- SUPPLIED DATA:
::::::
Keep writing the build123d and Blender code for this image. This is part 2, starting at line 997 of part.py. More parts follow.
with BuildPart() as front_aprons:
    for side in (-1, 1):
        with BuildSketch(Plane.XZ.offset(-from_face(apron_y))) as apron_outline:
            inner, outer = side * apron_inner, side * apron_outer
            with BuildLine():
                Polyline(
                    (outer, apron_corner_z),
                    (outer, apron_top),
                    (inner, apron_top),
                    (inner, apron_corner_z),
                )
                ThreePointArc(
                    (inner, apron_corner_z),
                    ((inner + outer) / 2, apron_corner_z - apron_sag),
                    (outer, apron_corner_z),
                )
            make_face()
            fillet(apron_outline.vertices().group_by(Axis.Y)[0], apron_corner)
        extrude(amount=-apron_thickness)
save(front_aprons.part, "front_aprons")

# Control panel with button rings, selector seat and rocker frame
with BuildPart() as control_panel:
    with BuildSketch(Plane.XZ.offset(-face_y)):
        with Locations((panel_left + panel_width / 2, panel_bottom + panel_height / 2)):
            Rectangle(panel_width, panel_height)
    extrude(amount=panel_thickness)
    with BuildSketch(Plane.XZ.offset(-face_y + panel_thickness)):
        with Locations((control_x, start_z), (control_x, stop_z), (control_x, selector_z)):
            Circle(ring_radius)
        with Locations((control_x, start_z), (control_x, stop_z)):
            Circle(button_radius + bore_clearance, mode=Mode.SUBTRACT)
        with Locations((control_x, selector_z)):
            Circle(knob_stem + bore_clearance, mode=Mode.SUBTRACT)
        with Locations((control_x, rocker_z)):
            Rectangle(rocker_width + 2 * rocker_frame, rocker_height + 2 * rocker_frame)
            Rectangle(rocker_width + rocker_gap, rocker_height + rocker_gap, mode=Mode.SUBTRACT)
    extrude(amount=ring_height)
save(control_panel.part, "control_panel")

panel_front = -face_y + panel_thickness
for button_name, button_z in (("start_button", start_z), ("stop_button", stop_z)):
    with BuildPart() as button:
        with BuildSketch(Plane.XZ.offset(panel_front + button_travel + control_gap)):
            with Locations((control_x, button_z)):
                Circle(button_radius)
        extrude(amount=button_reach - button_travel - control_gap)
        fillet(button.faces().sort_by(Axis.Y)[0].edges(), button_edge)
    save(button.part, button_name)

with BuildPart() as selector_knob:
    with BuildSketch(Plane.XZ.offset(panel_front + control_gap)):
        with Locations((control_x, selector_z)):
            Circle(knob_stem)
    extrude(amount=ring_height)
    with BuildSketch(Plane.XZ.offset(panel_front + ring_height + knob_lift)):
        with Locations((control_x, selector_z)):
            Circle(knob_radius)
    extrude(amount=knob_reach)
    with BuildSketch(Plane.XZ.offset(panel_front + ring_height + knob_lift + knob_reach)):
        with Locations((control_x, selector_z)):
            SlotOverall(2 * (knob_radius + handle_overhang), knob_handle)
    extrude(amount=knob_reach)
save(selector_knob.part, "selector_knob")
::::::
- WHAT TO PRODUCE: Repeat the material above in full, keeping every word.

- TASK RESULT:
Keep writing the build123d and Blender code for this image. This is part 2, starting at line 997 of part.py. More parts follow.
with BuildPart() as front_aprons:
    for side in (-1, 1):
        with BuildSketch(Plane.XZ.offset(-from_face(apron_y))) as apron_outline:
            inner, outer = side * apron_inner, side * apron_outer
            with BuildLine():
                Polyline(
                    (outer, apron_corner_z),
                    (outer, apron_top),
                    (inner, apron_top),
                    (inner, apron_corner_z),
                )
                ThreePointArc(
                    (inner, apron_corner_z),
                    ((inner + outer) / 2, apron_corner_z - apron_sag),
                    (outer, apron_corner_z),
                )
            make_face()
            fillet(apron_outline.vertices().group_by(Axis.Y)[0], apron_corner)
        extrude(amount=-apron_thickness)
save(front_aprons.part, "front_aprons")

# Control panel with button rings, selector seat and rocker frame
with BuildPart() as control_panel:
    with BuildSketch(Plane.XZ.offset(-face_y)):
        with Locations((panel_left + panel_width / 2, panel_bottom + panel_height / 2)):
            Rectangle(panel_width, panel_height)
    extrude(amount=panel_thickness)
    with BuildSketch(Plane.XZ.offset(-face_y + panel_thickness)):
        with Locations((control_x, start_z), (control_x, stop_z), (control_x, selector_z)):
            Circle(ring_radius)
        with Locations((control_x, start_z), (control_x, stop_z)):
            Circle(button_radius + bore_clearance, mode=Mode.SUBTRACT)
        with Locations((control_x, selector_z)):
            Circle(knob_stem + bore_clearance, mode=Mode.SUBTRACT)
        with Locations((control_x, rocker_z)):
            Rectangle(rocker_width + 2 * rocker_frame, rocker_height + 2 * rocker_frame)
            Rectangle(rocker_width + rocker_gap, rocker_height + rocker_gap, mode=Mode.SUBTRACT)
    extrude(amount=ring_height)
save(control_panel.part, "control_panel")

panel_front = -face_y + panel_thickness
for button_name, button_z in (("start_button", start_z), ("stop_button", stop_z)):
    with BuildPart() as button:
        with BuildSketch(Plane.XZ.offset(panel_front + button_travel + control_gap)):
            with Locations((control_x, button_z)):
                Circle(button_radius)
        extrude(amount=button_reach - button_travel - control_gap)
        fillet(button.faces().sort_by(Axis.Y)[0].edges(), button_edge)
    save(button.part, button_name)

with BuildPart() as selector_knob:
    with BuildSketch(Plane.XZ.offset(panel_front + control_gap)):
        with Locations((control_x, selector_z)):
            Circle(knob_stem)
    extrude(amount=ring_height)
    with BuildSketch(Plane.XZ.offset(panel_front + ring_height + knob_lift)):
        with Locations((control_x, selector_z)):
            Circle(knob_radius)
    extrude(amount=knob_reach)
    with BuildSketch(Plane.XZ.offset(panel_front + ring_height + knob_lift + knob_reach)):
        with Locations((control_x, selector_z)):
            SlotOverall(2 * (knob_radius + handle_overhang), knob_handle)
    extrude(amount=knob_reach)
save(selector_knob.part, "selector_knob")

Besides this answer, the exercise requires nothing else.